## Begin Given data
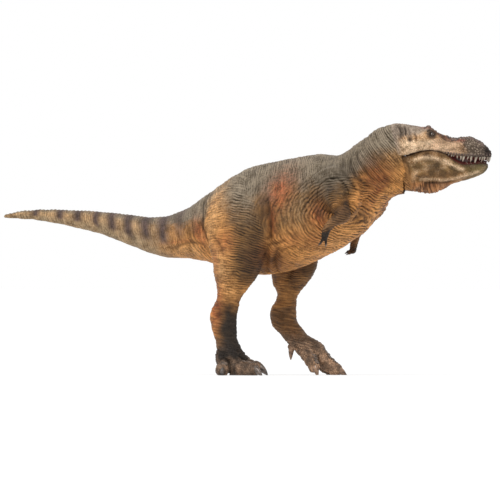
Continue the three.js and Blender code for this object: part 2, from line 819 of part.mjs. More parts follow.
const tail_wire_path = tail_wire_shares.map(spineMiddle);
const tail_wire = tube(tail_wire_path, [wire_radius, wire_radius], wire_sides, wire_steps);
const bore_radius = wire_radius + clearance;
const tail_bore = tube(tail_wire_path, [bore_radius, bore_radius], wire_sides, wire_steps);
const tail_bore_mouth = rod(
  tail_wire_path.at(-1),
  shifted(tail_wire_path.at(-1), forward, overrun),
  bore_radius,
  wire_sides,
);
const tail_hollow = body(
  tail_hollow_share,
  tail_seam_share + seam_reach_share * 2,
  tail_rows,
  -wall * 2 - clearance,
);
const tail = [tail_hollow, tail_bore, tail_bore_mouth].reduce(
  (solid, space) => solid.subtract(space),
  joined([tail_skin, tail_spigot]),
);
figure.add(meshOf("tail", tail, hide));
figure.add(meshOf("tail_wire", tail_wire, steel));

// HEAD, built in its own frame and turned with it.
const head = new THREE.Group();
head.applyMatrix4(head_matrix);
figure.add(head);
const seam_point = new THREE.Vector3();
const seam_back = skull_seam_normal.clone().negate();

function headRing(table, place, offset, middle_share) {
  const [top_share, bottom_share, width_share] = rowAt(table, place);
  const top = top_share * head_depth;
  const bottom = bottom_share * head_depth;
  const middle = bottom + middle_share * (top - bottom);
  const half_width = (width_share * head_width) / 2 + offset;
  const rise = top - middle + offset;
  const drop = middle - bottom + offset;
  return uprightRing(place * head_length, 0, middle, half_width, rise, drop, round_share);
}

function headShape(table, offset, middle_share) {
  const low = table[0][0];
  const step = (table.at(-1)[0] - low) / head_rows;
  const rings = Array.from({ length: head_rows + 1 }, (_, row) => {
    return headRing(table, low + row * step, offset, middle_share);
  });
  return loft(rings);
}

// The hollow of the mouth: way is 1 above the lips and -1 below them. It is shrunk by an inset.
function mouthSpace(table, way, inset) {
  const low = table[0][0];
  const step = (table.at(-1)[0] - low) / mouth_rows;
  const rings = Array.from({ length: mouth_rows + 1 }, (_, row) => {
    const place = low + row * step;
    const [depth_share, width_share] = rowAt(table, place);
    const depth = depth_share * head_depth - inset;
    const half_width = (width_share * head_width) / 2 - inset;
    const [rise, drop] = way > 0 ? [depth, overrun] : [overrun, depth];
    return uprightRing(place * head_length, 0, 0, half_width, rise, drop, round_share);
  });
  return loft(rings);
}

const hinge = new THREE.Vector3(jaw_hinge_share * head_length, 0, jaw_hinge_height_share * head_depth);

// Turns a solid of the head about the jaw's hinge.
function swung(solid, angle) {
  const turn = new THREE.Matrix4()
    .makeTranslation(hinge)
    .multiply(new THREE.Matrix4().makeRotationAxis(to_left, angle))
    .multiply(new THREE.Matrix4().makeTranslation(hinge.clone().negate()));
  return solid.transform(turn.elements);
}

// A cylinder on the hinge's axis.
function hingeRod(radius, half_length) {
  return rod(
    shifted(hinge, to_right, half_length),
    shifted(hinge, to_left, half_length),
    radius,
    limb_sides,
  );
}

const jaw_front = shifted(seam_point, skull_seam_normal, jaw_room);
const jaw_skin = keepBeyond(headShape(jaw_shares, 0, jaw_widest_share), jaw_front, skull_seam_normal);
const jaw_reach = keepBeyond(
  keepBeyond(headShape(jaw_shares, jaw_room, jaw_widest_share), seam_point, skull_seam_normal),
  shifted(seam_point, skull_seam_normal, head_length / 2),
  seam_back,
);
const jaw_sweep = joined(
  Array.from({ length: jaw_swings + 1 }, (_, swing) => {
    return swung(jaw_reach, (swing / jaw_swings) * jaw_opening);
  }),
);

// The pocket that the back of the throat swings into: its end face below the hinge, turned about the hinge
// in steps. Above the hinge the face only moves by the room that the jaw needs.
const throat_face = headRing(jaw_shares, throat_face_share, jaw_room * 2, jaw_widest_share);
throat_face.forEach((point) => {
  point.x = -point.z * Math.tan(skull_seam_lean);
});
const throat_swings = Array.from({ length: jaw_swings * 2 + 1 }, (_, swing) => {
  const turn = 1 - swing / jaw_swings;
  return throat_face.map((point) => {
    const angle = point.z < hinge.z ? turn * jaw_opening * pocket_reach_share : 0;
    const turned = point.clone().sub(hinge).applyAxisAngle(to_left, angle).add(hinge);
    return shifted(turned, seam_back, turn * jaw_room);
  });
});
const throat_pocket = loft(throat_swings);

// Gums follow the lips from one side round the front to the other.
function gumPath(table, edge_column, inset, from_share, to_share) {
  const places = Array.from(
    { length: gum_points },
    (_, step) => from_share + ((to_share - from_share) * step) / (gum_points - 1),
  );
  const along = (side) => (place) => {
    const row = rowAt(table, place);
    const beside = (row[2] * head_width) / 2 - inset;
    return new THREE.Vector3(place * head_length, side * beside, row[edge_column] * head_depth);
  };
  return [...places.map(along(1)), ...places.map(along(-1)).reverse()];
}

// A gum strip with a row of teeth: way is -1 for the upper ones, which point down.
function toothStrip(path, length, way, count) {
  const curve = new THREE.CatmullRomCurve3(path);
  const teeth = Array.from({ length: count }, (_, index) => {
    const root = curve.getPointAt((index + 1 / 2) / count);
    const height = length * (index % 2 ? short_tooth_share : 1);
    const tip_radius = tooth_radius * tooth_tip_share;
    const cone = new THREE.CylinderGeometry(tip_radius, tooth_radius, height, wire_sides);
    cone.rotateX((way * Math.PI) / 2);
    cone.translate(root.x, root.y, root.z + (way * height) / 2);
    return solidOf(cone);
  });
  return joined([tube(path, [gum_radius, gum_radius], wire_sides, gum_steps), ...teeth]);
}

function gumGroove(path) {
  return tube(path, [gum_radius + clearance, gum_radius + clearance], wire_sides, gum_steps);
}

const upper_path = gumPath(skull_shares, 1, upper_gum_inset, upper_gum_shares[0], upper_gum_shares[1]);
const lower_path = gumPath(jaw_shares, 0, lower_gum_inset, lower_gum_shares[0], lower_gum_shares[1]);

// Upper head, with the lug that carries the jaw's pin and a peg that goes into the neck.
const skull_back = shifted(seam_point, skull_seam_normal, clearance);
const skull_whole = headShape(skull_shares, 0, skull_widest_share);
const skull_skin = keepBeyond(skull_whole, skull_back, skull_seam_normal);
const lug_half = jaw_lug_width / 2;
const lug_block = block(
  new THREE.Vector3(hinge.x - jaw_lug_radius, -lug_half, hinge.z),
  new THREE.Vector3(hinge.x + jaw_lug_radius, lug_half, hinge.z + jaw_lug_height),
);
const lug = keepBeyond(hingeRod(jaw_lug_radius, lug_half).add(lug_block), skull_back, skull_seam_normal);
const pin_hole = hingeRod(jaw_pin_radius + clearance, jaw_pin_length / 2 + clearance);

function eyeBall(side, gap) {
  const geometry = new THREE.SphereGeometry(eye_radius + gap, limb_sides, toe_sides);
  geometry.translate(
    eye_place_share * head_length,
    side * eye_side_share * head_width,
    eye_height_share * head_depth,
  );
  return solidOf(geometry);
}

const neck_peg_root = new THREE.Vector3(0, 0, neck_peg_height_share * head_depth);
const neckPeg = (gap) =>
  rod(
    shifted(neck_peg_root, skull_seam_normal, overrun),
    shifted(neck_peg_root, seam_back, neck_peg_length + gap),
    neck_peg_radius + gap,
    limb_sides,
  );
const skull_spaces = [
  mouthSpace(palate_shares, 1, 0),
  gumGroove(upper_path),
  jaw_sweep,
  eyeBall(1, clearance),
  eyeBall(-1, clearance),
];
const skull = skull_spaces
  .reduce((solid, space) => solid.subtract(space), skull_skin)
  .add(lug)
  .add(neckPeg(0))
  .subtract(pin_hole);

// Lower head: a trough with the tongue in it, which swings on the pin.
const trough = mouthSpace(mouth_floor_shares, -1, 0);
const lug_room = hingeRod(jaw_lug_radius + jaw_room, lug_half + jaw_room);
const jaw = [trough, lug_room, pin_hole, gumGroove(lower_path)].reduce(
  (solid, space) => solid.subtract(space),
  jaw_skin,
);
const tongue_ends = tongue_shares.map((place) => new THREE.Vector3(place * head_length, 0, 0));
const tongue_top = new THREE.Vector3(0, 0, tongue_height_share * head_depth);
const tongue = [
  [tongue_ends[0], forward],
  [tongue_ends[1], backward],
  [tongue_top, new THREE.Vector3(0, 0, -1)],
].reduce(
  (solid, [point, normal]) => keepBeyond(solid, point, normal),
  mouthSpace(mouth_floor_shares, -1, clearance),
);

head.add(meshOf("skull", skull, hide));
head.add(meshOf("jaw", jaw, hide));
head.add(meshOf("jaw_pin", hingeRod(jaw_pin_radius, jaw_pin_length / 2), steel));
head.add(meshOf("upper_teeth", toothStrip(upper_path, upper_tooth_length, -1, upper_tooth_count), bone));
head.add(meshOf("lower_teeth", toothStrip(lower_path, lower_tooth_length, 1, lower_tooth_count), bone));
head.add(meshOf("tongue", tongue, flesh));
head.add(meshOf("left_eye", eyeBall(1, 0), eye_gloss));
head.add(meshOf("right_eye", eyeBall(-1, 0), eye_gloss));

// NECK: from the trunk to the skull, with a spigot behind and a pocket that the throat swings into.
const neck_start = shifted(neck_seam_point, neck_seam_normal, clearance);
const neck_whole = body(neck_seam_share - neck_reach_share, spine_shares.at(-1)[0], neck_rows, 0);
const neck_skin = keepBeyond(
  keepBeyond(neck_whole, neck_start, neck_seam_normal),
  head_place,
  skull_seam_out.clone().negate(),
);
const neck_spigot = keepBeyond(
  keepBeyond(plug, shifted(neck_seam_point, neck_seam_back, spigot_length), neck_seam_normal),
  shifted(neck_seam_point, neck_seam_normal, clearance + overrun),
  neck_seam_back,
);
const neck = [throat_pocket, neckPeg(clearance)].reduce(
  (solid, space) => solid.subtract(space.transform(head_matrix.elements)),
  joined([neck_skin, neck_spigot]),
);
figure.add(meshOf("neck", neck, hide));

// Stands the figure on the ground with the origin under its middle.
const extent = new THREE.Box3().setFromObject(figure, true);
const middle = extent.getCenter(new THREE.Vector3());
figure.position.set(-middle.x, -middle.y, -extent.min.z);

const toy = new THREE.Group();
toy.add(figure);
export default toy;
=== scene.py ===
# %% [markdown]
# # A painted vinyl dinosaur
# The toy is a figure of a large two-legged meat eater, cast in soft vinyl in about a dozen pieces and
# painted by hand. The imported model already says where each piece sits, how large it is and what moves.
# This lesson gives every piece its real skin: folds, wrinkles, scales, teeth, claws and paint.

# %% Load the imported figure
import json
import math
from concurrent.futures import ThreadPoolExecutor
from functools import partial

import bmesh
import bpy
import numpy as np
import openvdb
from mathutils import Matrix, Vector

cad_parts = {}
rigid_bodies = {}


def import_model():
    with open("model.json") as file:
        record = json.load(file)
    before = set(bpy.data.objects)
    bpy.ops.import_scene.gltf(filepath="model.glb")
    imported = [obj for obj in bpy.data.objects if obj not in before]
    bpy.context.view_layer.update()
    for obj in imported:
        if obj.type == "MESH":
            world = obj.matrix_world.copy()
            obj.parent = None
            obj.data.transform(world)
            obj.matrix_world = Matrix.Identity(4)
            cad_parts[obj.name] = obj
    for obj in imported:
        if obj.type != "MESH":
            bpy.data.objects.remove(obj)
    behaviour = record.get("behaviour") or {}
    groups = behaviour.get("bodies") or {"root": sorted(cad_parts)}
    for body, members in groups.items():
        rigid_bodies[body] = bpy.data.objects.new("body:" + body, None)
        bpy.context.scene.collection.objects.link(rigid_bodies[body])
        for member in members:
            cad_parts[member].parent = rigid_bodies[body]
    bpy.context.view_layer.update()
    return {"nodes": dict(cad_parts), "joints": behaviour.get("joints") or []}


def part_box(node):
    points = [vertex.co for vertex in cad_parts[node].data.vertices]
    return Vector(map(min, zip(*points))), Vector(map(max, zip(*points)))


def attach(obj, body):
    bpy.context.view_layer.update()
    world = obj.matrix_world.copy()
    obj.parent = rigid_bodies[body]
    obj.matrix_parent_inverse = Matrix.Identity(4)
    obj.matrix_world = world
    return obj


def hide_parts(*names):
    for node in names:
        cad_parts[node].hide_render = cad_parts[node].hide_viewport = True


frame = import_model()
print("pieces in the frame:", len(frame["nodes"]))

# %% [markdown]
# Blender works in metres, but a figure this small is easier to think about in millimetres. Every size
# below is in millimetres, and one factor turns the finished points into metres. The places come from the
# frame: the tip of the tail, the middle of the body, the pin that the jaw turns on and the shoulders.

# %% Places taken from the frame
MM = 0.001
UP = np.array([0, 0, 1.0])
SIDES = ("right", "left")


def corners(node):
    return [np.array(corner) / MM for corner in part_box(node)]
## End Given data
Written problem:
Within the material above, extract exactly the lines that start at the line containing "under its middle." and stop after the line containing "# This lesson", and only those.

Solution to this problem:
// Stands the figure on the ground with the origin under its middle.
const extent = new THREE.Box3().setFromObject(figure, true);
const middle = extent.getCenter(new THREE.Vector3());
figure.position.set(-middle.x, -middle.y, -extent.min.z);

const toy = new THREE.Group();
toy.add(figure);
export default toy;
=== scene.py ===
# %% [markdown]
# # A painted vinyl dinosaur
# The toy is a figure of a large two-legged meat eater, cast in soft vinyl in about a dozen pieces and
# painted by hand. The imported model already says where each piece sits, how large it is and what moves.
# This lesson gives every piece its real skin: folds, wrinkles, scales, teeth, claws and paint.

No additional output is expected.